Finally, I would like to apologize for the trouble that my wrong description may cause again.

ggerganov · 2023-01-15T12:04:02Z

No problems. Just to make sure I understand - when you remove the -pc flag, do you get the correct characters?

chenqianhe · 2023-01-15T12:05:40Z

No problems. Just to make sure I understand - when you remove the -pc flag, do you get the correct characters?

Yes, it outputs normally

chenqianhe · 2023-01-15T12:07:22Z

No problems. Just to make sure I understand - when you remove the -pc flag, do you get the correct characters?

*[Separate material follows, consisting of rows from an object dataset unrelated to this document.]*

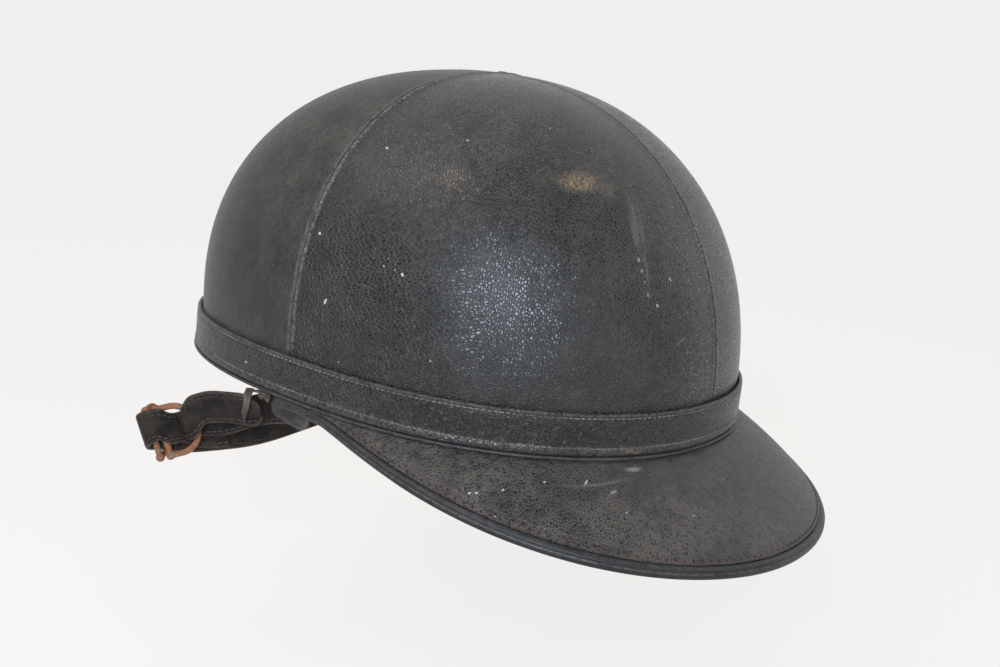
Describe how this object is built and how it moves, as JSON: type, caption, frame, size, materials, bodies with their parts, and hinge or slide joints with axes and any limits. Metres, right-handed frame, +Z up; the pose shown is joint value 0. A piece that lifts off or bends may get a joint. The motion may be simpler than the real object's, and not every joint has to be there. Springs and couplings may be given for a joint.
{
  "type": "peaked half-shell safety cap",
  "caption": "Vintage leathercloth-covered half-shell safety cap for riders, with a stiff peak, cork and felt lining, tape cradle and a leather chin strap with wire rings",
  "frame": {"origin": "Middle of the head opening, in the plane of the rim", "axes": "+Z up through the crown, the brow and peak face -Y, the wearer's left is +X"},
  "size_m": [0.2551, 0.3153, 0.1831],
  "materials": {
    "leathercloth": "black leathercloth with a pebbled grain, semi-gloss, dusted and scuffed",
    "band_leathercloth": "folded black leathercloth with two rows of stitches, semi-gloss",
    "peak_leathercloth": "greyed black leathercloth, matte",
    "piping": "rolled leathercloth edge, rubbed to a soft sheen",
    "shell_composition": "moulded fabric and resin composition, dark brown",
    "board": "pressed fibre board",
    "cork": "pressed cork, open grain",
    "felt": "grey wool felt",
    "sweatband_leather": "dark sweatband leather, worn smooth",
    "webbing": "plain cotton tape",
    "cord": "twisted cotton cord",
    "rivet_steel": "dull plated steel, tarnished",
    "strap_leather": "black strap leather with browned edges and stitch lines",
    "spacer_leather": "raw leather washer",
    "thong_leather": "brown leather lace",
    "ring_wire": "steel wire with orange-brown rust"
  },
  "bodies": {
    "crown": {"shell": "shell_composition", "cover_front_right": "leathercloth", "cover_front_left": "leathercloth", "cover_rear_left": "leathercloth", "cover_rear_right": "leathercloth", "hat_band": "band_leathercloth", "rim_binding": "band_leathercloth", "peak_board": "board", "peak_top_cover": "peak_leathercloth", "peak_under_cover": "peak_leathercloth", "peak_rolled_edge": "piping", "cork_staves": "cork", "crown_cork": "cork", "felt_band": "felt", "sweatband": "sweatband_leather", "cradle_tapes": "webbing", "cradle_cord": "cord", "strap_rivets": "rivet_steel", "rivet_spacers": "spacer_leather", "rim_thong": "thong_leather"},
    "chin_strap": {"strap_tab_right": "strap_leather", "strap_tab_left": "strap_leather", "ring_strap": "strap_leather", "tongue_strap": "strap_leather"},
    "outer_ring": {"ring_outer": "ring_wire"},
    "inner_ring": {"ring_inner": "ring_wire"}
  },
  "joints": [
    {"name": "chin_strap_swing", "type": "hinge", "parent": "crown", "child": "chin_strap", "pos_m": [0, 0.018, 0.009], "axis": [-1, 0, 0], "range_deg": [0, 70], "deforming": ["rim_thong"]},
    {"name": "outer_ring_rock", "type": "hinge", "parent": "chin_strap", "child": "outer_ring", "pos_m": [-0.129, 0.067, -0.0276], "axis": [-0.2106, 0.2695, 0.9397], "range_deg": [-1, 3]},
    {"name": "inner_ring_swing", "type": "hinge", "parent": "chin_strap", "child": "inner_ring", "pos_m": [-0.1311, 0.07132, -0.02931], "axis": [-0.2106, 0.2695, 0.9397], "range_deg": [-18, 68]}
  ]
}
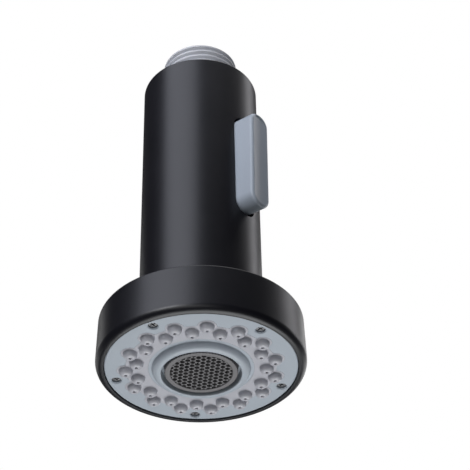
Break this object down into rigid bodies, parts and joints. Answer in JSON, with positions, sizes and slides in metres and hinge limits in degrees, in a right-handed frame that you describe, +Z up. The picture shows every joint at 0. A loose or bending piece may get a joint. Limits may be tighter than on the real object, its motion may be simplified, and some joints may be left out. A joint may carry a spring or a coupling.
{
  "type": "kitchen faucet spray head",
  "caption": "Pull-down kitchen faucet spray head: black handle and round head, grey side rocker button, rubber-nozzle spray face around an aerator, threaded hose inlet.",
  "frame": {"origin": "on the handle's axis, in the plane the head stands on (the spray collar's edge)", "axes": "+Z up the handle to the hose inlet; the spray face looks along -Z; the side button faces -Y"},
  "size_m": [0.053, 0.053, 0.1053],
  "materials": {
    "shell_black": "satin black",
    "grey_plastic": "satin blue-grey",
    "face_grey": "smooth pale grey",
    "silicone_grey": "soft warm grey",
    "strainer_blue_grey": "moulded blue-grey",
    "inner_white": "moulded off-white",
    "inner_grey": "moulded grey",
    "rubber_black": "matt black",
    "steel": "stainless",
    "aerator_grey": "dark warm grey"
  },
  "bodies": {
    "spray_head": {"outer_shell": "shell_black", "inlet_nipple": "grey_plastic", "inlet_o_rings": "rubber_black", "inlet_screws": "steel", "check_valve_body": "inner_white", "check_valve_retainer": "inner_white", "check_valve_spring": "steel", "valve_core": "inner_white", "plunger_bushes": "inner_grey", "plunger_o_rings": "rubber_black", "rocker_cradle": "shell_black", "cradle_screws": "steel", "rocker_pin": "steel", "manifold_o_ring": "rubber_black", "spray_manifold": "inner_white", "face_o_ring": "rubber_black", "stream_o_ring": "rubber_black", "face_plate": "face_grey", "nozzle_mat": "silicone_grey", "face_screws": "steel", "aerator_seal": "rubber_black", "aerator_housing": "aerator_grey", "aerator_filter": "aerator_grey", "aerator_insert": "inner_white", "aerator_screen": "aerator_grey"},
    "rocker": {"rocker_button": "grey_plastic"},
    "upper_valve": {"upper_plunger": "grey_plastic", "upper_plunger_seal": "rubber_black"},
    "lower_valve": {"lower_plunger": "grey_plastic", "lower_plunger_seal": "rubber_black"},
    "poppet": {"check_valve_poppet": "inner_grey", "check_valve_seal": "rubber_black"},
    "strainer": {"strainer_cartridge": "strainer_blue_grey"}
  },
  "joints": [
    {"name": "rocker_tilt", "type": "hinge", "parent": "spray_head", "child": "rocker", "pos_m": [0, -0.0116, 0.0592], "axis": [-1, 0, 0], "range_deg": [0, 6]},
    {"name": "upper_plunger_slide", "type": "slide", "parent": "spray_head", "child": "upper_valve", "axis": [0, 1, 0], "range_m": [0, 0.00116]},
    {"name": "lower_plunger_slide", "type": "slide", "parent": "spray_head", "child": "lower_valve", "axis": [0, -1, 0], "range_m": [0, 0.00116]},
    {"name": "poppet_slide", "type": "slide", "parent": "spray_head", "child": "poppet", "axis": [0, 0, -1], "range_m": [0, 0.0022], "stiffness_N_per_m": 80, "springref_m": -0.003, "deforming": ["check_valve_spring"]},
    {"name": "strainer_lift", "type": "slide", "parent": "spray_head", "child": "strainer", "axis": [0, 0, 1], "range_m": [0, 0.03]}
  ],
  "couplings": [
    {"joint": "upper_plunger_slide", "follows": "rocker_tilt", "m_per_rad": 0.011},
    {"joint": "lower_plunger_slide", "follows": "rocker_tilt", "m_per_rad": 0.011}
  ]
}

At the same time, when I output to the file, it is normal.
Call Whisper_full_get_segment_text(ctx, i); I will get the correct output

giannhskp · 2023-02-06T13:22:31Z

Any news on this issue? I am facing the same problem in Greek. The bug also occurs when using -ml with a small value, for example -ml 5.

chenqianhe · 2023-02-06T13:26:20Z

Any news on this issue? I am facing the same problem in Greek. The bug also occurs when using -ml with a small value, for example -ml 5.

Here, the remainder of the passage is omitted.